I Thought You Were Dead starts off as a truly hilarious story due to Stella’s wise, sarcastic and biting voice.   The dog realizes that her divorced owner is pretty much a loser – he’s a hack writer who writes for the Moron series of books (like The Moron’s Guide to Nature, Paul’s current assignment).   Paul has a girlfriend, Tamsen, who takes out insurance in the form of a second boyfriend.   Paul might as well have the Beatles’ song “I’m A Loser” playing in the background of his life.

Stella’s spirit keeps the reader glued to the story until the point at which her health takes a turn for the worse, although it is not a fatal turn.   Because Stella looks at life as something to be enjoyed and valued in times of good health, she does not desire to hang around as something to be pitied when she drops stool around the house and has to be carried up and down the stairs.   In this, as in other things, she’s wiser than her owner.   Stella, in her wisdom, eventually convinces Paul that he must set up an appointment for her to be euthanized.

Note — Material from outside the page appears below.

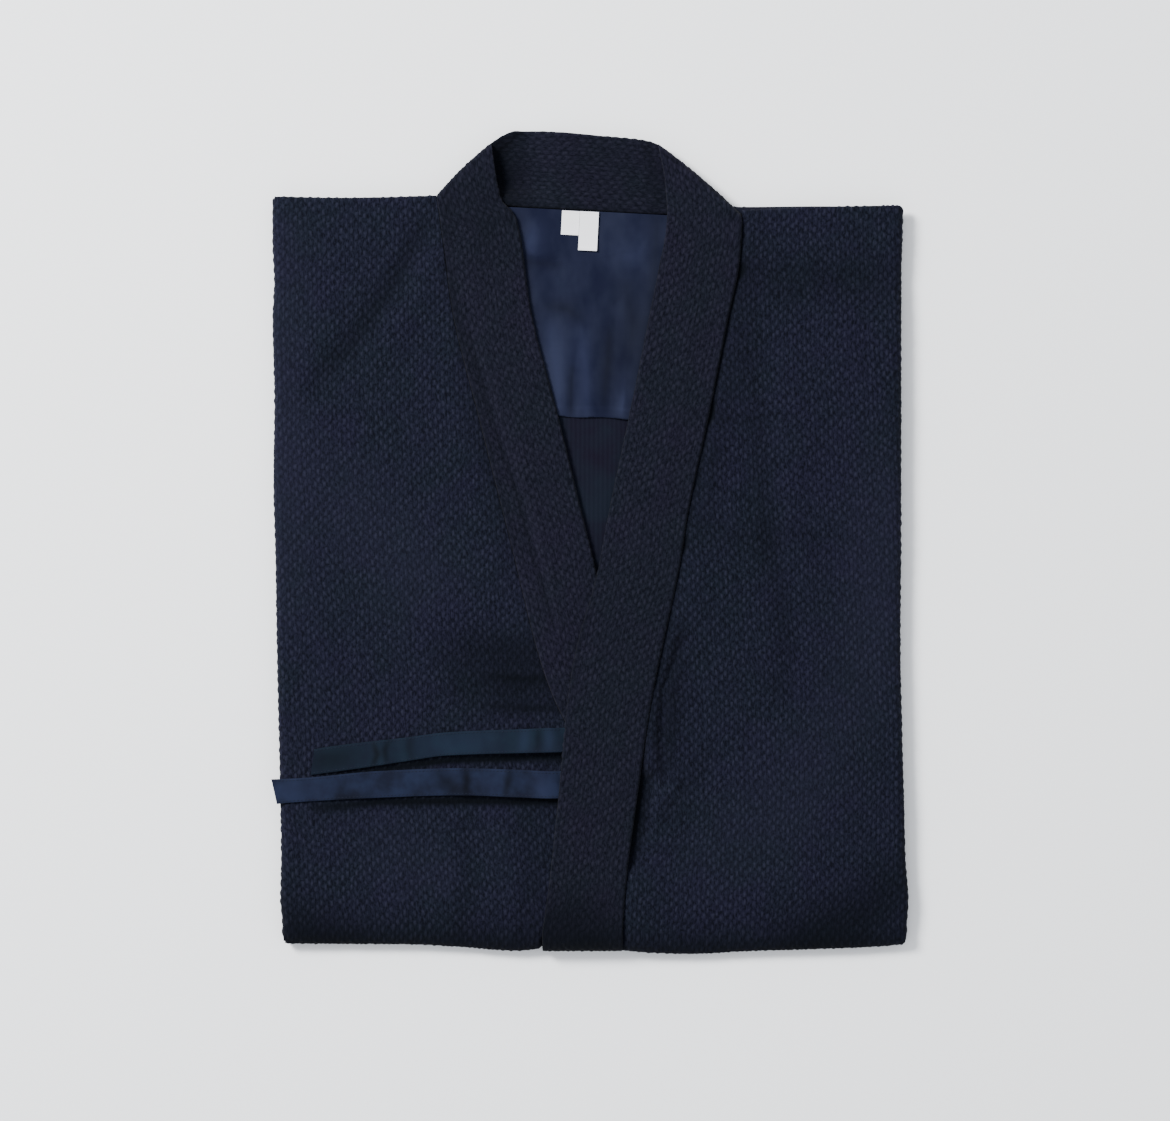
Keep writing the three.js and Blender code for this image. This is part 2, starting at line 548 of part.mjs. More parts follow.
// ---- hidden layers ----
function foldedLayers() {
  const sideSteps = 12;
  const endSteps = 24;
  const ringAt = ({ z, side, shoulder, bottom }) => {
    const ys = Array.from({ length: sideSteps }, (_, i) => i / sideSteps);
    const xs = Array.from({ length: endSteps }, (_, i) => i / endSteps);
    const topY = (x) => read(BACK_CORE_LINE, "x", x, "y") - shoulder;
    const underBand = (x) => THREE.MathUtils.smoothstep(x, -85, -57) - THREE.MathUtils.smoothstep(x, 34, 62);
    const lowY = (x) => read(BOTTOM_FOLD, "x", x, "y") + bottom + HIDDEN_HEM_RISE * underBand(x);
    const leftX = (y) => read(SIDES, "y", y, "left") + side;
    const rightX = (y) => read(SIDES, "y", y, "right") - side;
    const [tl, tr] = [leftX(310), rightX(306)];
    const [bl, br] = [leftX(-360), rightX(-360)];
    return [
      ...ys.map((s) => lerp(topY(tl), lowY(bl), s)).map((y) => [leftX(y), y]),
      ...xs.map((s) => lerp(bl, br, s)).map((x) => [x, lowY(x)]),
      ...ys.map((s) => lerp(lowY(br), topY(tr), s)).map((y) => [rightX(y), y]),
      ...xs.map((s) => lerp(tr, tl, s)).map((x) => [x, topY(x)]),
    ].map(([x, y]) => new THREE.Vector3(x, y, z));
  };
  return loft(LAYERED_EDGE.map(ringAt));
}
const BACK_CORE_LINE = [
  { x: -291, y: 316.4 },
  { x: 288, y: 308.4 },
];

// ---- the garment ----
const FINISHES = {
  sashiko: { color: "#1c2233", roughness: 0.95, metalness: 0 },
  collar: { color: "#181c2a", roughness: 0.95, metalness: 0 },
  lining: { color: "#242c42", roughness: 0.85, metalness: 0 },
  tie_cotton: { color: "#232e40", roughness: 0.85, metalness: 0 },
  label_tape: { color: "#ededf4", roughness: 0.7, metalness: 0 },
};

const PIECES = [
  { name: "folded_layers", finish: "sashiko", make: foldedLayers },
  { name: "back", finish: "sashiko", make: back },
  { name: "shoulder_lining", finish: "lining", make: shoulderLining },
  { name: "front_right", finish: "sashiko", make: () => front("front_right") },
  { name: "front_left", finish: "sashiko", make: () => front("front_left") },
  { name: "collar_neck", finish: "collar", make: neckBand },
  { name: "collar_under", finish: "collar", make: () => frontBand(UNDER_BAND, inwardOf(UNDER_BAND[0])) },
  {
    name: "collar_over",
    finish: "collar",
    make: () => frontBand(OVER_BAND, inwardOf(OVER_BAND[0]), { y: -374.6 }),
  },
  { name: "size_label", finish: "label_tape", make: () => label(SIZE_LABEL) },
  { name: "care_label", finish: "label_tape", make: () => label(CARE_LABEL) },
  { name: "tie_upper", finish: "tie_cotton", make: () => tie(TIE_UPPER) },
  { name: "tie_lower", finish: "tie_cotton", make: () => tie(TIE_LOWER) },
];

const group = new THREE.Group();
for (const { name, finish, make } of PIECES) {
  const mesh = new THREE.Mesh(make(), new THREE.MeshStandardMaterial(FINISHES[finish]));
  mesh.name = name;
  group.add(mesh);
}
const centre = new THREE.Box3().setFromObject(group).getCenter(new THREE.Vector3());
group.children.forEach((mesh) => mesh.geometry.translate(-centre.x, -centre.y, 0));

export default group;
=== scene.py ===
"""A folded kendo jacket (keikogi) of indigo sashiko cotton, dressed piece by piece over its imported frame.

Cloth is worked out in millimetres in the maker's own frame: +X to the right seen from above, +Y to the
shoulders, +Z up, with the underside at z = 0. Meshes are written in metres.
"""

import math
from collections import namedtuple

import bpy
import numpy as np
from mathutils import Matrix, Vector
from mathutils.geometry import delaunay_2d_cdt


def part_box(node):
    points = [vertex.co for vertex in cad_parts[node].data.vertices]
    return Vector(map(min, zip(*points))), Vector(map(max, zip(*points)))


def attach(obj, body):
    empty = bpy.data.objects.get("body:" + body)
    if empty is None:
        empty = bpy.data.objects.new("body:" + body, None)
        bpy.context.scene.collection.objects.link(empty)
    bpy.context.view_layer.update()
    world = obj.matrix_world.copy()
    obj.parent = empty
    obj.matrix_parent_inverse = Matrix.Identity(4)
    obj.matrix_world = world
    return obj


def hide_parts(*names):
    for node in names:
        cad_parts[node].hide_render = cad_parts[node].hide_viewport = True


bl_info = {
    "name": "Folded Kendo Jacket",
    "version": (1, 0, 0),
    "blender": (4, 5, 0),
    "location": "View3D > Sidebar > Kendo Jacket",
    "description": "Lays out a folded kendo jacket of sashiko cotton",
    "category": "Add Mesh",
}

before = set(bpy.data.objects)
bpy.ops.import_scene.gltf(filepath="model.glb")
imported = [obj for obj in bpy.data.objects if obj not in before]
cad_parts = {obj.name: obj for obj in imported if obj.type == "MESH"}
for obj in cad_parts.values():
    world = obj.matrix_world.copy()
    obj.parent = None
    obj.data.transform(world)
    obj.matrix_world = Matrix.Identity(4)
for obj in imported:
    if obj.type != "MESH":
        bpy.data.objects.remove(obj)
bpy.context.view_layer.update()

MM = 0.001


def table(names, *rows):
    """A table with named columns, each an array down the rows."""
    return dict(zip(names.split(), np.array(rows, dtype=float).T))


# ---- driving dimensions ----
GAP = 0.3  # air between neighbouring pieces
SASHIKO = 2.0  # wall of the quilted rice-grain cloth
BAND = 4.4  # wall of the collar band, several layers sewn flat
LINING, TIE, LABEL = 0.8, 1.4, 0.5  # walls of the plain cottons and the tape

CORE_TOP = 12.4  # top of the hidden sleeves and skirt, folded behind
BACK_TOP = CORE_TOP + GAP + SASHIKO
LINING_TOP = BACK_TOP + GAP + 1.0
PANEL_TOP = 18.9  # usual height of a front's outer skin
PANEL_LOWEST = BACK_TOP + GAP + SASHIKO + 0.1
SEAM_STEP = 0.9  # a front meets the band this far below the band's top
CORNER_SHARE = 0.12  # where two folds meet, this share of the lesser drop is added to the greater
CORNER_PULL = 2.4  # folded corners are drawn in this far, which rounds them
CORNER_TURN = (0.4, 1.5)  # radians of a fold between which a corner goes over to its rounded form
FLOOR_AIR = 1.0  # turned cloth ends at least this far above the floor

Fold = namedtuple("Fold", "radius height end_deg")
SIDE_FOLD = Fold(8, 6.5, 120)
HEM_FOLD = Fold(18, 9.3, 150)
SHOULDER_FOLD = Fold(4, 2.4, 90)
BACK_FOLD = Fold(5, 5, 90)
NECK_FOLD = Fold(5.5, 5.5, 130)
HEM_LOWEST = 1.6  # height at which the cloth turned behind at the bottom ends

# ---- outline of the folded body ----
SIDES = table(
    "y left right",
    (318, -290.5, 287.8), (277, -290.5, 286.8), (240, -288.9, 285.9), (203, -290.4, 285.8),
    (130, -288.7, 285.7), (57, -289.6, 285.7), (-16, -287.8, 285.6), (-89, -286.6, 285.0),
    (-162, -285.0, 286.3), (-240, -283.2, 288.4), (-290, -282.6, 289.6), (-327, -283.2, 292.3),
    (-352, -281.6, 291.0), (-364, -284.4, 290.5), (-378, -279.5, 289.8),
)
SHOULDER_LINE = table(
    "x y",
    (-291, 317), (-215, 315.8), (-139, 317.6), (137, 304.4), (168, 305.6), (211, 307.6), (288, 309),
)
BACK_LINE = table(
    "x y",
    (-291, 315), (-141, 317.2), (-130, 314), (-120, 310.4), (-69, 306.4), (70, 299.2), (118, 304.6),
    (127, 308), (139, 307.8), (211, 308.4), (288, 307.4),
)
BACK_CORE_LINE = table("x y", (-291, 316.4), (288, 308.4))
BOTTOM_FOLD = table(
    "x y",
    (-283, -368), (-173, -368.5), (-118, -371), (-66, -374.6), (-45, -372.8), (-27, -374.7), (27, -374),
    (55, -376.4), (92, -377.4), (147, -374.8), (211, -372.9), (275, -370), (292, -367),
)
BAND_HEM_LINE = -374.6  # y of the over band's bottom fold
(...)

It is at the point of Stella’s sad death that the novel pretty much comes to an end.   Oh, Nelson continues it with a secondary plot about Paul’s father having a stroke and Paul having to come to terms with his past in order to understand his future.   Right…  It seems that Paul’s father crashed a family car when Paul and his siblings were young and tragedy ensued, a fact that everyone must deal with again for reasons that are not quite clear.   Paul is supposed to learn a great lesson when his father, recovering from a stroke, tells him not to drink.

One wonders if something happened in the author’s life that is being revealed here as a form of catharsis?   If so, it wouldn’t be the first time an author wrestled with his past in the form of thinly disguised fictional events.   In the forthcoming book The Mentor: A Memoir, Tom Grimes admits to including a factual incident in a novel he wrote – the night his father crashed the family automobile, “drunk and doing ninety.”

The family story in Dead feels like a secondary plot that was tacked on as the author could not decide what to write about once Stella the dog was removed from the spotlight in this novel.   It’s unfortunate as the glue lines attaching the funny and overly downcast plots are almost visible.   With Stella gone, the story limps painfully and overly slowly along to a conclusion – a disappointing one – that will come too late for the average reader.

There are some who criticize Anna Quindlen (unfairly in my eyes) for what they view as her slow and detached style.   Quindlen’s latest family novel, Every Last One, virtually soars compared to the final few plodding chapters of Dead.

Joseph Arellano

Take Away:   This one starts off as cute as a puppy before it turns into an old tired dog of a story.

A review copy was provided by the publisher.